Um século e dezoito tomadas de posse depois, chega a tomada de posse de John F. Kennedy, repleta de momentos não planeados. Perante uma cidade de Washington coberta de neve, o vice-presidente Lyndon B. Johnson enganou-se no seu juramento – em vez de dizer “sem qualquer tipo de reserva mental”, afirmou “sem qualquer reserva mental ou propósito de evasão.” Poucos momentos depois, o pódio começou a arder devido a um choque elétrico. No fim, o poeta Robert Frost ia apresentar uma composição original que tinha escrito para a ocasião, mas foi incapaz de lê-la devido ao reflexo do sol na neve. Apesar de todos estes imprevistos, a taxa de aprovação de Kennedy subiu para 75% depois da sua tomada de posse, graças a um discurso impactante.
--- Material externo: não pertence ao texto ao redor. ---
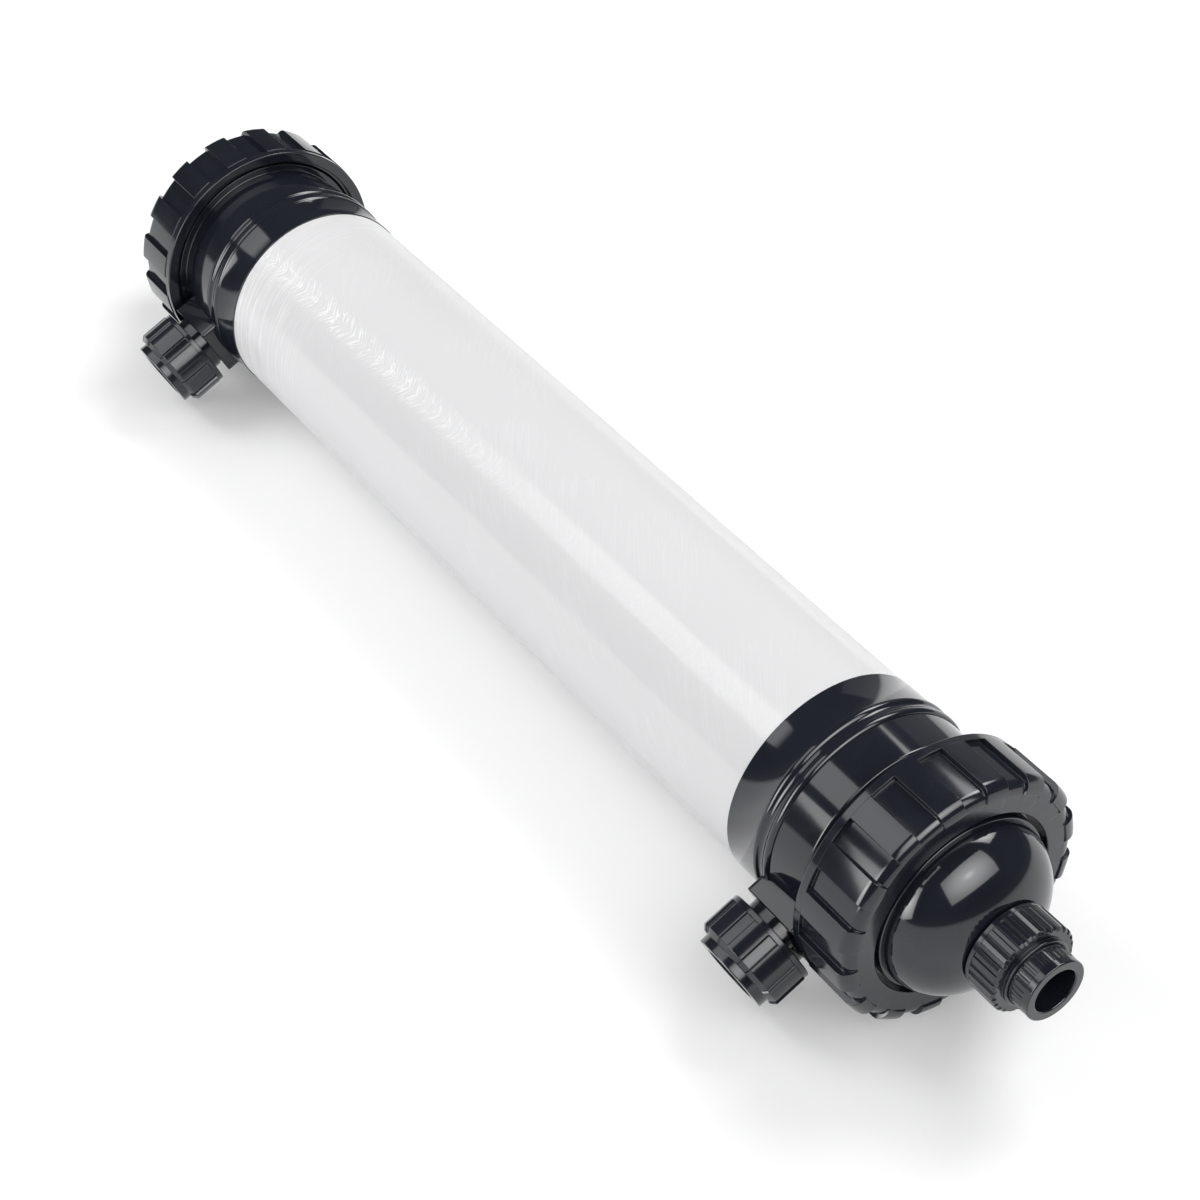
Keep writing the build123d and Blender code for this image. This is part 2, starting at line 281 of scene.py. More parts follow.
def turned_tree():
    """Turns an outline about X. Ribs lift it by its own lift, as the rib section says."""
    tree, nodes, given = shape_tree("turned piece", {"Rib Section": "Object", "Ribs": "Int",
                                                     "Finish": "Material"})
    section = nodes.add("GeometryNodeObjectInfo", {"Object": given["Rib Section"]})
    size = {}
    for name, geometry in (("outline", given["Geometry"]), ("section", section.outputs["Geometry"])):
        counter = nodes.add("GeometryNodeAttributeDomainSize", {"Geometry": geometry}, component="MESH")
        size[name] = counter.outputs["Point Count"]
    turns = nodes.whole("MULTIPLY", size["section"], given["Ribs"])
    grid = nodes.add("GeometryNodeMeshGrid", {"Vertices X": nodes.whole("ADD", turns, 1),
                                              "Vertices Y": size["outline"]})
    index = nodes.add("GeometryNodeInputIndex").outputs[0]
    column = nodes.whole("DIVIDE_FLOOR", index, size["outline"])
    row = nodes.whole("MODULO", index, size["outline"])
    rib = nodes.whole("DIVIDE_FLOOR", column, size["section"])
    step = nodes.whole("MODULO", column, size["section"])

    def sampled(geometry, value, at):
        node = nodes.add("GeometryNodeSampleIndex", {"Geometry": geometry, "Value": value, "Index": at},
                         data_type="FLOAT_VECTOR", domain="POINT")
        return node.outputs["Value"]

    position = nodes.add("GeometryNodeInputPosition").outputs[0]
    lift = nodes.add("GeometryNodeInputNamedAttribute", {"Name": "lift"}, data_type="FLOAT_VECTOR")
    base = sampled(given["Geometry"], position, row)
    lifted = sampled(given["Geometry"], lift.outputs["Attribute"], row)
    mark = nodes.add("ShaderNodeSeparateXYZ",
                     {0: sampled(section.outputs["Geometry"], position, step)}).outputs
    turn = nodes.math("DIVIDE", nodes.math("ADD", rib, mark["X"]), given["Ribs"])
    angle = nodes.math("MULTIPLY", turn, 2 * pi)
    place = nodes.add("ShaderNodeSeparateXYZ",
                      {0: nodes.vector("ADD", base, nodes.scaled(lifted, mark["Y"]))}).outputs
    spot = nodes.add("ShaderNodeCombineXYZ", {
        "X": place["X"],
        "Y": nodes.math("MULTIPLY", place["Y"], nodes.math("COSINE", angle)),
        "Z": nodes.math("MULTIPLY", place["Y"], nodes.math("SINE", angle))})
    moved = nodes.add("GeometryNodeSetPosition", {"Geometry": grid.outputs["Mesh"],
                                                  "Position": spot.outputs[0]})
    closed = nodes.add("GeometryNodeMergeByDistance", {"Geometry": moved.outputs[0], "Distance": 0.002})
    finish_tree(nodes, closed.outputs[0], given["Finish"])
    return tree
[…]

Os momentos insólitos não terminam daqui – ainda se conta o momento em que um galo fugiu de uma quinta e invadiu a tomada de posse de Richard Nixon em 1973, ou a cerimónia de Obama, em 2009, na qual o seu Procurador-Geral John Roberts trocou a ordem de uma palavra do seu juramento e foi obrigado a repeti-lo no dia seguinte, na Casa Branca, tal foi a revolta de vários constitucionalistas norte-americanos com a imprecisão.
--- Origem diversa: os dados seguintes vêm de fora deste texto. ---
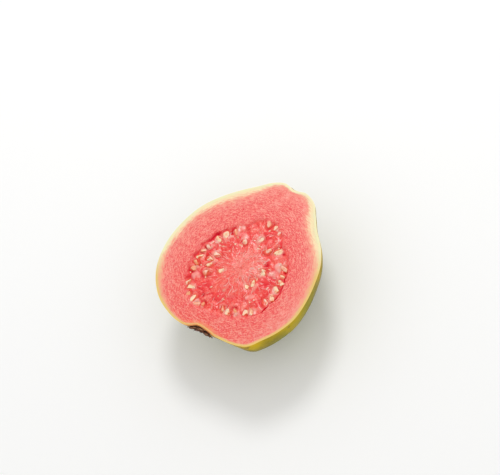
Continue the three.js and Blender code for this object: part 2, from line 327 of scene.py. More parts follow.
# Relief of the outer face: slow swellings, small dimples, and folds that run out of the calyx pit. It fades
# towards the cut and at both ends of the axis. The stalk has left a corky scar in the dimple at its end.
folds = np.cos(2 * PUCKER_TURNS * turn + PUCKER_SWAY * soft_noise(plain, PUCKER_SWAY_SIZE, 4))
nearness = bell(radius - PUCKER_MIDDLE, PUCKER_REACH) * (skin_x < PUCKER_END) * np.sin(turn)
lift = SWELL * soft_noise(plain, SWELL_SIZE, 1) + DIMPLE * soft_noise(plain, DIMPLE_SIZE, 2)
lift += PUCKER * folds * nearness
lift_by_calyx = lift * step_between(*RELIEF_BY_CALYX, radius)
lift_by_stem = lift * step_between(*RELIEF_BY_STEM, radius)
lift = np.where(skin_x < RELIEF_HALFWAY, lift_by_calyx, lift_by_stem)
lift *= RELIEF_AT_CUT + (1 - RELIEF_AT_CUT) * np.sin(turn)
outer = leaned(round_back(skin_x, radius + lift))
scar_share = np.linalg.norm(outer - SCAR_MIDDLE, axis=-1) / SCAR_RADIUS
scar_lift = SCAR_RIM * bell(scar_share - 1.05, 0.2) - SCAR_DEPTH * step_between(0.95, 0.5, scar_share)
outer[..., 0] += scar_lift * (1 + 0.4 * soft_noise(outer, 1.2, 3))

# Which way is out of the skin: along the axis at its two ends, and level round the cut.
across = np.cross(np.gradient(outer, axis=1), np.gradient(outer, axis=0))
across[0] = (-1, 0, 0)
across[-1] = (1, 0, 0)
across[:, (0, -1), 2] = 0
across /= np.linalg.norm(across, axis=-1, keepdims=True)
inner = (outer - SKIN_THICKNESS * across)[:, :: ROUND_BACK // INNER_ROUND_BACK]

# Where it rests, the skin is pressed flat, with a soft bend into the flat spot.
rest_depth = -CUT_LEVEL / MM
over_rest = outer[..., 2] - rest_depth
outer[..., 2] = rest_depth + (over_rest + np.sqrt(over_rest ** 2 + REST_SOFTNESS ** 2)) / 2
inner[..., 2] = np.maximum(inner[..., 2], rest_depth + SKIN_THICKNESS)

outer_numbers = grid_numbers(*outer.shape[:2])
inner_numbers = grid_numbers(*inner.shape[:2], first=outer_numbers.max() + 1)
skin_faces = grid_faces(outer_numbers) + grid_faces(inner_numbers, inwards=True)
skin_faces += between_rings(cut_edge(outer_numbers), cut_edge(inner_numbers))
skin_points = np.vstack([grid_points(outer), grid_points(inner)])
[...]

Depois de um mandato de quatro anos de Donald Trump que culminou na invasão do Capitólio dos EUA, dificilmente será um erro numa palavra do juramento que vai deixar o mundo em choque na tomada de posse de Joe Biden. Até ao momento, um dos ensaios da tomada de de posse já foi interrompido por razões de segurança – resta saber se acontecerá outro tipo de peripécia na sua cerimónia, que vai contar com 25 mil militares nas ruas de Washington para prevenir “terrorismo doméstico.”